OT: More failures for larger harddrives?

Comments

PeterDuke wrote on 9/30/2009, 8:58 PM
To properly assess the effect of temperature on failure rate you should have a large number of units all CONTROLLED (i.e. set by the experimenter) in terms of the various factors such as temperature, humidity, shock, etc. which might affect reliabilty. The factors should be allocated to the units at random (not chosen by the experimenter). Analysis of variance will then reveal the factors and interactions which are significant (provided that the sample size is large enough). A non-significant finding does not prove that there is no relationship, because the sample size may not have been large enough. Observing a correlation between two factors such as heat and failure in an uncontrolled experiment does not prove cause and effect; it merely indicates a relationship to be studied further. Note also that correlation and analysis of variance assume a linear relationship, which may not be strictly true, although it might be good enough. Non-linear multiple regression would be better.

I have neither the time nor money to set up such an experiment. After having a few internal disk failures in past years and noting that they were too hot to touch, I mounted some fans near the disks and now they just feel warm. I haven't had any disk failures since (at least five years).
GlennChan wrote on 9/30/2009, 9:22 PM
If the drive has a Prolific chipset, the chipset could be causing problems. You will need to flash its firmware.

2- If you start a drive at one temperature and *really* heat it up, then the drive will screw up because the size of the platters change and the hard drive doesn't figure it out.
Rebooting it will make things fine I believe.

If you cool the drive, that won't happen.

3- A faulty power supply can kill your hardware. Replace them at the first sign of failing, otherwise you'll have expensive repairs when it takes out everything else :/
SeaJohn2 wrote on 10/3/2009, 2:15 PM
Subject: RE: OT: More failures for larger harddrives?
Reply by: johnmeyer
Date: 9/29/2009 10:04:38 PM

I just skimmed the Google report on drive reliability and there are so many problems with it that I have to stop myself from writing a stupidly long post that no one will read. However, if I just concentrate on the temperature correlations, most of the unexpected, inverted results (i.e., higher failure rate at lower temperatures) happened at temperatures WAY below what would normally affect longevity. As I stated earlier, you don't get interesting things (higher failure rates) until you get above 140F. That is 60C.
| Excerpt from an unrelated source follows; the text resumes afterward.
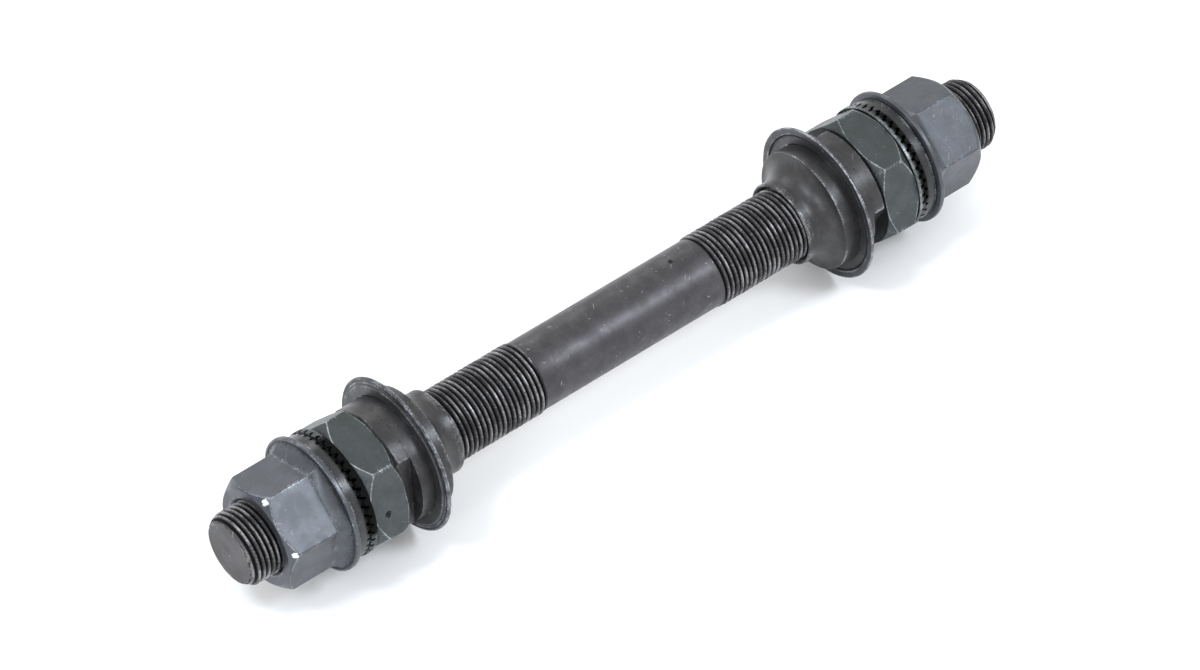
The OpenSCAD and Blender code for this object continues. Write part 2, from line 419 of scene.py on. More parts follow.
def steel_material(name, group, spot):
    """One blackened steel, with the look of its slot set on the group's own sockets."""
    made = bpy.data.materials.new(f"{name}_finish")
    made.use_nodes = True
    made.node_tree.nodes.clear()
    wire = Wiring(made.node_tree)
    place = wire.node("ShaderNodeTexCoord").outputs["Object"]
    inputs = {"Vector": place, **dict(zip(LOOK_INPUTS, LOOKS[name]))}
    # Point attributes: brightening of rubbed edges with painted highlights, and painted shade
    for key, label in {"wear_and_highlight": "Wear", "painted_shade": "Soil"}.items():
        inputs[label] = wire.node("ShaderNodeAttribute", attribute_name=key).outputs["Fac"]
    steel = wire.node("ShaderNodeGroup", inputs, node_tree=group).outputs
    inputs = {"Strength": BUMP_STRENGTH, "Distance": BUMP_DISTANCE, "Height": steel["Height"]}
    bump = wire.node("ShaderNodeBump", inputs).outputs["Normal"]
    colour = steel["Colour"]
    for point, radius, tint in SPOTS.get(name, []):
        inputs = {"Vector": place, "Point": [value * MM for value in point], "Radius": radius * MM}
        mark = wire.node("ShaderNodeGroup", inputs, node_tree=spot)
        colour = wire.mix(mark.outputs["Mask"], colour, tint)
    inputs = {"Base Color": colour, "Roughness": steel["Roughness"],
              "Metallic": steel["Metallic"], "Normal": bump, "IOR": IOR}
    shader = wire.node("ShaderNodeBsdfPrincipled", inputs)
    wire.node("ShaderNodeOutputMaterial", {"Surface": shader.outputs["BSDF"]})
    return made


def material(name):
    """The material of a slot, made with its groups when it is first asked for."""
    made = bpy.data.materials.get(f"{name}_finish")
    if made is not None:
        return made
    group = bpy.data.node_groups.get("axle_steel")
    if group is None:
        group = steel_group(mottle_group(), turned_group(), scuff_group())
        spot_group()
    return steel_material(name, group, bpy.data.node_groups["axle_spot"])


# Settings


def length(name, description, millimetres):
    """A length, given in millimetres and kept in metres."""
    return bpy.props.FloatProperty(name=name, description=description, unit="LENGTH",
                                   default=millimetres * MM, precision=5)


def turned(name, description, degrees):
    """An angle, given in degrees and kept in radians."""
    return bpy.props.FloatProperty(name=name, description=description, subtype="ANGLE",
                                   default=math.radians(degrees))


def sizes(group):
    """The settings of a group as plain numbers: lengths in mm, angles in radians."""
    values = {}
    for key, made in group.bl_rna.properties.items():
        if key not in ("rna_type", "name"):
            value = getattr(group, key)
            values[key] = round(value / MM, 5) if made.unit == "LENGTH" else value
    return SimpleNamespace(**values)


class AxleBarSettings(bpy.types.PropertyGroup):
    """Sizes of the threaded bar."""

    full_length: length("Length", "Length of the bar", 170.0)
    crest_r: length("Crest radius", "Radius on the thread's crests", 7.0)
    root_r: length("Root radius", "Radius in the thread's grooves", 6.36)
    pitch: length("Pitch", "Distance from one thread to the next", 1.0583)
    plain_r: length("Plain radius", "Radius of the plain middle", 6.7)
    plain_half: length("Plain half length", "Half the length of the plain middle", 20.0)
    run_out: length("Run-out", "Length over which a thread fades out", 0.5)
    face_r: length("Face radius", "Radius of the end face inside its chamfer", 5.9)
    chamfer: length("Chamfer", "Length of the chamfer at each end", 1.5)
    columns: bpy.props.IntProperty(name="Columns", description="Steps around", default=72)


class AxleNutSettings(bpy.types.PropertyGroup):
    """Sizes of the two axle nuts."""

    face: length("Face", "Distance of the outer face from the middle of the set", 78.8)
    height: length("Height", "Height of the nut with its flange", 12.75)
    across: length("Across flats", "Width over two flats", 19.2)
    face_r: length("Face radius", "Radius of the outer face inside its chamfer", 9.4)
    chamfer: length("Chamfer", "Length of the chamfer on the corners", 1.5)
    flange_r: length("Flange radius", "Radius of the flange", 13.0)
    rim: length("Rim", "Height of the flange's rim", 0.9)
    foot: length("Foot", "Height of the foot that widens to the flange", 1.95)
    corner_r: length("Corner rounding", "Rounding of the six corners", 0.3)
    turn: turned("Turn", "Angle of one corner from +X towards +Z", 18.0)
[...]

Their temperature graph stops at 50C !!!

==========================================================

There isn't much reason to look at temps above 50°C. I've worked in the hard drive industry for 20 years, and 50°C (55°C for some few models) is the upper end of the drive operational spec; this is for the reason John mentioned - it's a lot harder to maintain reliability above these levels, mainly for mechanical reasons when it comes to disc drives.
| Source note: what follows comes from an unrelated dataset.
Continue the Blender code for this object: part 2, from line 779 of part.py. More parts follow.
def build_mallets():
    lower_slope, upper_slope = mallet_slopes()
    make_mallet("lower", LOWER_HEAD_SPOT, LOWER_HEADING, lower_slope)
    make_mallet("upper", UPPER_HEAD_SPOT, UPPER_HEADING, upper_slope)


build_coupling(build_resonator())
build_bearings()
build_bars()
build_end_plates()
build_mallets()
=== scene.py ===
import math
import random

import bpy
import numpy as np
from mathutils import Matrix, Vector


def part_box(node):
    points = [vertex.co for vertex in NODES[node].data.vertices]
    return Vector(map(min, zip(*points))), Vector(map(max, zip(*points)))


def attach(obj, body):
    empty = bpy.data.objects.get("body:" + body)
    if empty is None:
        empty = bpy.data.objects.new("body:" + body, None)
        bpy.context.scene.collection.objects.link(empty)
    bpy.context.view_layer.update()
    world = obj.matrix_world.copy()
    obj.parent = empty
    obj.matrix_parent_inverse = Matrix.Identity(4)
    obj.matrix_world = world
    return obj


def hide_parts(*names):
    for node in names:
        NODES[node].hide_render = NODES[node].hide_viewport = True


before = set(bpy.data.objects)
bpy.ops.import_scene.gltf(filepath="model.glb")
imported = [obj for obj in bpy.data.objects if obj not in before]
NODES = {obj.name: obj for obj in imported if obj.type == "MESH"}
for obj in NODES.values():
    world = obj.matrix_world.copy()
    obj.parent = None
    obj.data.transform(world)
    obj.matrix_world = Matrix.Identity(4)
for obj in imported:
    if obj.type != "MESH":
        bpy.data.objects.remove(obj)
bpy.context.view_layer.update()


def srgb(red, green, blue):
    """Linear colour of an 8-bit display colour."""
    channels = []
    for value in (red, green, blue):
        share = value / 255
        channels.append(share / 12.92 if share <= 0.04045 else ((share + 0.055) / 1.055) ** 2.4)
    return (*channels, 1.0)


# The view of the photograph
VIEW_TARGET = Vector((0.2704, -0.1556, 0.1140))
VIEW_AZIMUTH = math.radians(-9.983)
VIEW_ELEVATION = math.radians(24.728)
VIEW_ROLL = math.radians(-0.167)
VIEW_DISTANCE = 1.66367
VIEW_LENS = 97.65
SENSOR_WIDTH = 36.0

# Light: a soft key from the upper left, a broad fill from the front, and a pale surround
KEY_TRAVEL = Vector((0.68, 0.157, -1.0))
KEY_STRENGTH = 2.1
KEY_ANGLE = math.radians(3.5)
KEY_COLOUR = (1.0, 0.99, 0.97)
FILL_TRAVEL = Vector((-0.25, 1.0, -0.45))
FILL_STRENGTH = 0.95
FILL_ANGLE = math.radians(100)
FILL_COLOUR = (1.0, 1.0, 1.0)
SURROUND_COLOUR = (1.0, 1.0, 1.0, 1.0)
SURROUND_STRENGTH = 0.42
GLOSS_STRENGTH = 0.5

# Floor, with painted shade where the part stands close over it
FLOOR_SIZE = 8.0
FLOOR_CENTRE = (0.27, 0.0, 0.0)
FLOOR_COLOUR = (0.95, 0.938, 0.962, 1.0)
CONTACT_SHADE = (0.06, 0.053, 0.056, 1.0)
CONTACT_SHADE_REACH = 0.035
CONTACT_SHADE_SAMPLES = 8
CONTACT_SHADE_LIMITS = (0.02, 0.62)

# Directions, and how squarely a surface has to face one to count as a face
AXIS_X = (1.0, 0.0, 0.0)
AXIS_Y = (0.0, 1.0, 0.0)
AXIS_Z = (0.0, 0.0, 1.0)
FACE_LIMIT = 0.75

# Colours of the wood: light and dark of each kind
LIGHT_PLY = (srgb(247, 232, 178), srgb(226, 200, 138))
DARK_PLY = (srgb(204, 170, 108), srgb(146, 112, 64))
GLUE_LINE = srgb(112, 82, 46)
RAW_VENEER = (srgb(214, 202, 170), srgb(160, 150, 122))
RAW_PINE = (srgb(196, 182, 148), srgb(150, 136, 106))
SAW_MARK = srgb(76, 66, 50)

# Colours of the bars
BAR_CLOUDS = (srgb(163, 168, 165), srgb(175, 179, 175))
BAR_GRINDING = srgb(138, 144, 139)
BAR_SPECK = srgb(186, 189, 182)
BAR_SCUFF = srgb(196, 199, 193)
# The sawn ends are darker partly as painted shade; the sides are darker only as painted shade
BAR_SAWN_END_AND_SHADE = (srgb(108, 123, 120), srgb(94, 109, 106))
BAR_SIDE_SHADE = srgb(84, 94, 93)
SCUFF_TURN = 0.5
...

Logging mechanisms were implemented about 10 years ago which allow us to keep track of drive environment, and if a customer (a large corporate customer, not a general computer user) complains about failures, the drive log is one of the first things we look at. If a company complains that they have a 50% failure rate with our drives, but the temperature logs in the drives show that they are running them at 60°, there is nothing we can do; the gist of our response is, "too bad - don't do that."
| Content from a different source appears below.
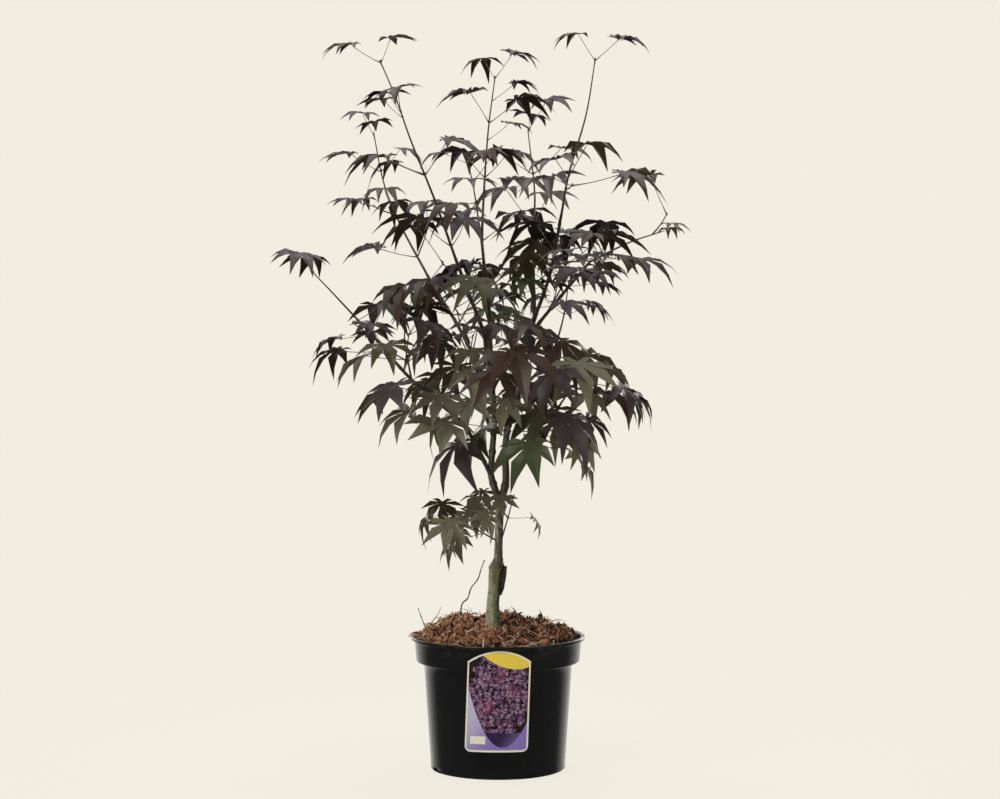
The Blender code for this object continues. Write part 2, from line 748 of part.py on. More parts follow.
def guard_tree(leaf, start):
    """A search tree of the space that a leaf needs, with its stalk from start beyond its foot,
    and with CLEARANCE all round."""
    ring = leaf_outline(leaf.length, CLEARANCE)
    count = len(ring)
    lift = UP * (CLEARANCE + LEAF_CORE / 4.0)
    core = UP * (CLEARANCE + LEAF_CORE / 2.0)
    points = [core, -core, *(p + lift for p in ring), *(p - lift for p in ring)]
    points = [leaf.frame @ point for point in points]
    faces = []
    for i in range(count):
        a, b = 2 + i, 2 + (i + 1) % count
        c, d = a + count, b + count
        faces += [(0, a, b), (1, d, c), (a, c, b), (b, c, d)]
    away = (leaf.middle - leaf.foot).normalized()
    side = away.orthogonal().normalized() * (STALK_RADII[0] + CLEARANCE)
    first = len(points)
    for end in (leaf.foot + away * start, leaf.frame @ Vector((-LEAF_FOOT * leaf.length, 0, 0))):
        points += [end + Quaternion(away, math.radians(turn)) @ side for turn in (0, 120, 240)]
    for i in range(3):
        a, b = first + i, first + (i + 1) % 3
        faces += [(a, b, b + 3), (a, b + 3, a + 3)]
    return BVHTree.FromPolygons(points, faces)


class Leaf(NamedTuple):
    """Where a leaf sits: its blade's frame, its lobe length, and its stalk's two ends."""

    frame: Matrix
    length: float
    foot: Vector
    middle: Vector


def between(pairs, at):
    """The value at this place, from (place, value) pairs with straight lines between them."""
    for (low, first), (high, last) in zip(pairs, pairs[1:]):
        if at <= high:
            return first + (last - first) * max(0.0, at - low) / (high - low)
    return pairs[-1][1]


def place_leaf(foot, heading, bearing, length, roll):
    """A leaf that grows from foot on a twig with this heading, on the side of this bearing."""
    rise = math.radians(between(STALK_RISES, foot.z))
    out = Vector((math.cos(math.radians(bearing)), math.sin(math.radians(bearing)), 0.0))
    square = (out - heading * out.dot(heading)).normalized()
    away = (square * math.cos(rise) + heading * math.sin(rise) + UP * STALK_LIFT).normalized()
    nod = math.radians(min(between(NODS, foot.z), MOST_FOLD - math.degrees(math.asin(away.z))))
    level = (Vector((away.x, away.y, 0.0)) + 0.35 * out).normalized()
    along = level * math.cos(nod) - UP * math.sin(nod)
    across = UP.cross(level)
    frame = Matrix((along, across, along.cross(across))).transposed().to_4x4()
    middle = foot + away * length * STALK_PER_LOBE + along * LEAF_FOOT * length
    frame = Matrix.Translation(middle) @ frame @ Matrix.Rotation(math.radians(roll), 4, "X")
    return Leaf(frame, length, foot, middle)


def is_free(near, far, name, taken):
    """Whether far touches nothing of this spray's own wood, and near nothing else in taken."""
    return not any((far if owner == name else near).overlap(tree) for owner, tree in taken)


def free_twig(name, foot, heading, bearing, length, taken):
    """The first of a side twig's tries that touches nothing in taken, which it joins, or None."""
    rise = math.radians(TWIG_RISE)
    for turn in TRIES:
        out = polar(bearing + turn, 1.0).to_3d()
        square = (out - heading * out.dot(heading)).normalized()
        away = square * math.cos(rise) + heading * math.sin(rise)
        knee = foot + away * length / 2.0
        tip = knee + (away + STALK_LIFT * UP).normalized() * length / 2.0
        twig = Way([foot, knee, tip], (TWIG_RADIUS, SPRAY_TIP), TWIG_STEP)
        clear = Way([foot + away * OWN_START, knee, tip], twig.radii, TWIG_STEP)
        tree = surface_tree([clear], CLEARANCE)
        if is_free(tree, tree, name, taken):
            taken.append((name, tree))
            return twig
    return None


def free_leaf(name, foot, heading, bearing, length, roll, taken):
    """The first of a leaf's tries that touches nothing in taken, which it joins, or None."""
    for turn in TRIES:
        leaf = place_leaf(foot, heading, bearing + turn, length, roll)
        near = guard_tree(leaf, NEAR_START)
        if is_free(near, guard_tree(leaf, OWN_START), name, taken):
            taken.append((None, near))
            return leaf
    return None


def grow_spray(name, spray, way, taken):
    """The leaves and side twigs of a spray. Leaves stand on the stem in opposite pairs, closer and
    smaller toward the tip, and a side twig carries one pair at its own tip."""
    rng = random.Random(spray.seed)
    first = max(spray.first, FOOT_REACH / way.length)
    steps = [INTERNODE_RATIO**i for i in range(spray.pairs - 1)]
    leaves = []
    twigs = []
    for pair in range(spray.pairs):
        along = sum(steps[:pair]) / sum(steps) if steps else 0.0
        foot, heading = way.at(min(LAST_PAIR, first + (1.0 - first) * along))
        size = spray.low + (spray.high - spray.low) * along
        for side in (0.0, 180.0):
            turn = spray.bearing + TURN_PER_PAIR * pair + side
            turn += rng.uniform(-TURN_JITTER, TURN_JITTER)
            length = size * (1.0 + rng.uniform(-SIZE_JITTER, SIZE_JITTER))
            roll = rng.uniform(-BLADE_ROLL, BLADE_ROLL)
            sites = [(foot, heading, turn, length)]
            if side and pair < spray.twigs:
                twig = free_twig(name, foot, heading, turn, TWIG_SHARE * length, taken)
                if twig:
                    twigs.append(twig)
                    length *= TWIG_LEAF_SHARE
                    end = twig.at(LAST_PAIR)
                    sites = [(*end, turn + 90.0, length), (*end, turn - 90.0, length)]
            leaves += filter(None, [free_leaf(name, *site, roll, taken) for site in sites])
    return leaves, twigs


def surface_tree(ways, extra):
    """One search tree of all these stems' surfaces, each thicker by extra."""
    shape = bmesh.new()
    for way in ways:
        radii = [radius * 1.1 + extra for radius in way.radii]
        mesh = tube_mesh(way.points, radii, LIMB_SIDES)
        shape.from_mesh(mesh)
        bpy.data.meshes.remove(mesh)
    tree = BVHTree.FromBMesh(shape)
    shape.free()
    return tree


def keep_largest_shell(mesh):
    """Deletes all but one shell: a hollow sealed by joining is filled, and loose scrap goes."""
    shape = bmesh.new()
    shape.from_mesh(mesh)
    left = set(shape.verts)
    shells = []
    while left:
        front = [left.pop()]
        shell = set(front)
        while front:
            vertex = front.pop()
            near = {edge.other_vert(vertex) for edge in vertex.link_edges} & left
            left -= near
            shell |= near
            front += near
        shells.append(shell)
    largest = max(shells, key=len)
    loose = [vertex for vertex in shape.verts if vertex not in largest]
    bmesh.ops.delete(shape, geom=loose, context="VERTS")
    shape.to_mesh(mesh)
    shape.free()


def build_spray(name, way, grown, ways, parts, cutters):
    """One mass of foliage: its stem, side twigs and stalked leaves, joined to one solid."""
    spray = SPRAYS[name]
    obj = add_object("foliage_" + name, grown_mesh(way, TWIG_SIDES, 0.0), parts)
    cut_clear(obj, spray.parent, ways, cutters)
    pieces = collection("pieces_of_" + name, hidden=True)
    leaves, twigs = grown
    for twig in twigs:
        add_object("side_twig", grown_mesh(twig, TWIG_SIDES, 0.0), pieces)
    for leaf in leaves:
        points, faces = leaf_shape(leaf)
        mesh = bpy.data.meshes.new("leaf")
        mesh.from_pydata(points, [], faces)
        add_object("leaf", mesh, pieces)
    boolean(obj, "UNION", pieces)
    for piece in list(pieces.objects):
        bpy.data.objects.remove(piece)
    bpy.data.collections.remove(pieces)
    keep_largest_shell(obj.data)
    obj.data.materials.clear()
    obj.data.materials.append(material("maple_leaf"))
    return obj


# ---------------------------------------------------------------- the whole plant


def main():
    clear_scene()
    parts = collection("potted_maple")
    cutters = collection("cutters", hidden=True)
    build_pot(parts, cutters)
    build_soil(parts)
    build_label(parts, cutters)

    ways = {"trunk": trunk_way()}
    build_trunk(ways["trunk"], parts, cutters)
    for name, limb in LIMBS.items():
        ways[name] = limb_way(limb, limb.tip, LIMB_STEP, ways)
        build_limb(name, ways, parts, cutters)

    stems = {
        name: limb_way(spray, SPRAY_TIP, TWIG_STEP, ways) for name, spray in SPRAYS.items()
    }
    taken = [(None, surface_tree(ways.values(), CLEARANCE))]
    taken += [(name, surface_tree([stem], CLEARANCE)) for name, stem in stems.items()]
    for name, stem in stems.items():
        grown = grow_spray(name, SPRAYS[name], stem, taken)
        build_spray(name, stem, grown, ways, parts, cutters)


if __name__ == "__main__":
    main()
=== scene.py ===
"""The looks of a young dark-leaved Japanese maple in its nursery pot.

Metres, +Z up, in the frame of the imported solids: the pot stands on the origin and its label faces
-Y. The plant grows again here by the rule that its solids grew by, from the same stems and seeds,
with finer twigs and leaves on the way. Each operator makes one piece or one group of like pieces.
"""

import json
import math
import random
from typing import NamedTuple

import bpy
import numpy as np
from mathutils import Matrix, Quaternion, Vector
from mathutils.bvhtree import BVHTree

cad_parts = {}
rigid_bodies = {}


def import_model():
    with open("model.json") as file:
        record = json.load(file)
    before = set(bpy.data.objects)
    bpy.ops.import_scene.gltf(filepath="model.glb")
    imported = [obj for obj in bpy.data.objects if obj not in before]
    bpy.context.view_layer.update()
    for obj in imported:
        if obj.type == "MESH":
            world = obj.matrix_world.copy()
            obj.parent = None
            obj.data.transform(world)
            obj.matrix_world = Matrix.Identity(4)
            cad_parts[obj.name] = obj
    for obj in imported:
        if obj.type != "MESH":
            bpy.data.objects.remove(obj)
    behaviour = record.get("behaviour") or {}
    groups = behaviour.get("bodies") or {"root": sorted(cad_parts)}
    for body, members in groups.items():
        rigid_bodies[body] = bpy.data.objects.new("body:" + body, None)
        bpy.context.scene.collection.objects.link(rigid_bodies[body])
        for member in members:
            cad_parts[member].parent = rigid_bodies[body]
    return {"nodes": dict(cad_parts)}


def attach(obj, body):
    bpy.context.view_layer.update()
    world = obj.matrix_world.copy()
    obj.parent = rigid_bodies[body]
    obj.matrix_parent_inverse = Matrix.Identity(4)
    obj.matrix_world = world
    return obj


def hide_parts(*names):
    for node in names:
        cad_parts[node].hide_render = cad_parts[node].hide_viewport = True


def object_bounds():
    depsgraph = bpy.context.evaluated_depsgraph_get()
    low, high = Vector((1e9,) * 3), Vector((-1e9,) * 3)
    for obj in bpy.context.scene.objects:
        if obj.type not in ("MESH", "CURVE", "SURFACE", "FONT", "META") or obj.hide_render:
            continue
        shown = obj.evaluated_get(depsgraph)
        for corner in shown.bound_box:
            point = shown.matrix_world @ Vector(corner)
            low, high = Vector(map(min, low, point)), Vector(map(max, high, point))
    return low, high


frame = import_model()
SOLID_BOX = [list(corner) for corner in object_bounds()]

bl_info = {
    "name": "Potted maple",
    "version": (1, 0, 0),
    "blender": (4, 5, 0),
    "location": "3D View > Sidebar > Maple",
    "description": "A young maple with palmate leaves in a nursery pot",
    "category": "Add Mesh",
}

BODY = "root"
UP = Vector((0.0, 0.0, 1.0))

# ---------------------------------------------------------------- the plant's plan

TRUNK_X = -0.0066
# height above the underside, offset along X from TRUNK_X, radius
TRUNK_RINGS = (
    (0.1883, 0.0003, 0.0122),
    (0.1915, 0.0003, 0.0103),
    (0.1980, 0.0002, 0.0093),
    (0.2110, 0.0001, 0.0090),
    (0.2225, 0.0006, 0.0085),
    (0.2440, 0.0026, 0.0088),
    (0.2560, 0.0030, 0.0094),
    (0.2610, 0.0036, 0.0104),
    (0.2660, 0.0036, 0.0116),
    (0.2692, 0.0045, 0.0108),
    (0.2724, 0.0054, 0.0090),
    (0.2780, 0.0070, 0.0064),
    (0.2860, 0.0071, 0.0059),
    (0.3160, 0.0077, 0.0055),
    (0.3430, 0.0084, 0.0056),
    (0.3590, 0.0089, 0.0062),
)
# the cut-off stub beside the graft: foot and tip offsets from TRUNK_X, and radii
STUB_FOOT = (0.0085, -0.0010, 0.2300)
STUB_TIP = (0.0135, -0.0015, 0.2670)
STUB_RADII = (0.0040, 0.0047)


class Limb(NamedTuple):
    """A stem or bough: what it grows from and how far along, its way, and its two radii."""

    parent: str
    share: float
    route: tuple
    foot: float
    tip: float


LIMBS = {
    "left_stem": Limb(
        "trunk", 0.975,
        ((-0.008, -0.004, 0.383), (-0.009, -0.005, 0.403), (-0.005, -0.006, 0.463),
         (-0.009, -0.004, 0.522)), 0.0045, 0.0036,
    ),
    "right_stem": Limb(
        "trunk", 0.975,
        ((0.010, 0.004, 0.378), (0.010, 0.010, 0.429), (0.019, 0.020, 0.495),
         (0.029, 0.025, 0.541), (0.049, 0.030, 0.599)), 0.0050, 0.0034,
    ),
    "centre_bough": Limb(
        "left_stem", 1.0, ((-0.012, 0.010, 0.609), (-0.019, 0.020, 0.672)), 0.0032, 0.0024,
    ),
    "left_tall_bough": Limb(
        "left_stem", 0.90, ((-0.018, -0.030, 0.574), (-0.032, -0.050, 0.614),
                            (-0.055, -0.070, 0.675)), 0.0030, 0.0021,
    ),
    "left_leaning_bough": Limb(
        "left_stem", 0.80, ((-0.027, 0.020, 0.530), (-0.047, 0.050, 0.574),
                            (-0.078, 0.080, 0.625), (-0.097, 0.100, 0.656)), 0.0028, 0.0020,
    ),
    "left_arm": Limb(
        "left_stem", 0.22, ((-0.042, -0.040, 0.454), (-0.079, -0.070, 0.490),
                            (-0.116, -0.080, 0.523), (-0.158, -0.090, 0.572)), 0.0029, 0.0018,
    ),
    "right_middle_bough": Limb(
        "right_stem", 1.0, ((0.047, 0.060, 0.664), (0.046, 0.090, 0.714)), 0.0026, 0.0019,
    ),
    "right_tall_bough": Limb(
        "right_stem", 0.94, ((0.068, -0.010, 0.654), (0.082, -0.060, 0.731)), 0.0027, 0.0019,
    ),
    "right_arm": Limb(
        "right_stem", 0.88, ((0.084, 0.035, 0.626), (0.123, 0.045, 0.672)), 0.0025, 0.0018,
    ),
    "front_bough": Limb(
        "right_stem", 0.34, ((0.022, -0.035, 0.478), (0.030, -0.085, 0.520)), 0.0024, 0.0017,
    ),
    "back_bough": Limb(
        "left_stem", 0.52, ((-0.022, 0.050, 0.485), (-0.038, 0.100, 0.530)), 0.0024, 0.0017,
    ),
    "low_right_bough": Limb(
        "right_stem", 0.22, ((0.045, -0.015, 0.450), (0.078, -0.045, 0.480)), 0.0024, 0.0016,
    ),
    "back_right_bough": Limb(
        "right_stem", 0.55, ((0.055, 0.075, 0.525), (0.080, 0.125, 0.560)), 0.0023, 0.0016,
    ),
}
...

Obviously, we don't word it like that, and we will work with them to help redesign their cabinet or airflow path, but in the end it is up to xxxxx Computer Co. to design their enclosure to supply an environment within a specified range for our drives (temperature, humidity, vibration and shock).
johnmeyer wrote on 10/3/2009, 3:57 PM
There isn't much reason to look at temps above 50°C. I've worked in the hard drive industry for 20 years, and 50°C (55°C for some few models) is the upper end of the drive operational spec; this is for the reason John mentioned - it's a lot harder to maintain reliability above these levels, mainly for mechanical reasons when it comes to disc drives. Well, if that is true, then that pretty much answers the original question about failure rates in external drives if the external enclosure has neither a fan or really good heat-sink. 50C is only 122F and I can absolutely guarantee that if you are doing a disk-intensive task that lasts for a few hours (like a copy operation or non-cpu-intensive render that exercises the disk a lot), a disk in a plastic enclosure with no fan is going to get hot enough to smell -- I know this from experience with my first enclosures.

So, based on your experience in the industry, it sounds like extended operation at these temperatures or above is going to result in bad things happening.
srode wrote on 10/3/2009, 4:40 PM
there's a couple companies that make back planes that will fit in either 2, 3, or 4 of the 5 inch drive bays which have good cooling built into them - I have 2 back planes taking up 4 of the 5inch bays in my computer holding a total of 6 drives. Another 3 drives are installed in the onboard drive cage that has a good cooling fand blowing on them.

I agree heat is likely what is killing your drives - however also be aware that there are several different levels of 1TB drives - Black and Enterprise being the best quality with 5 year warranties. I personally only use WD Caviar Blacks - haven't had a single failure (knock on wood) the Caviar blacks are more expensive but as with most things you get what you pay for.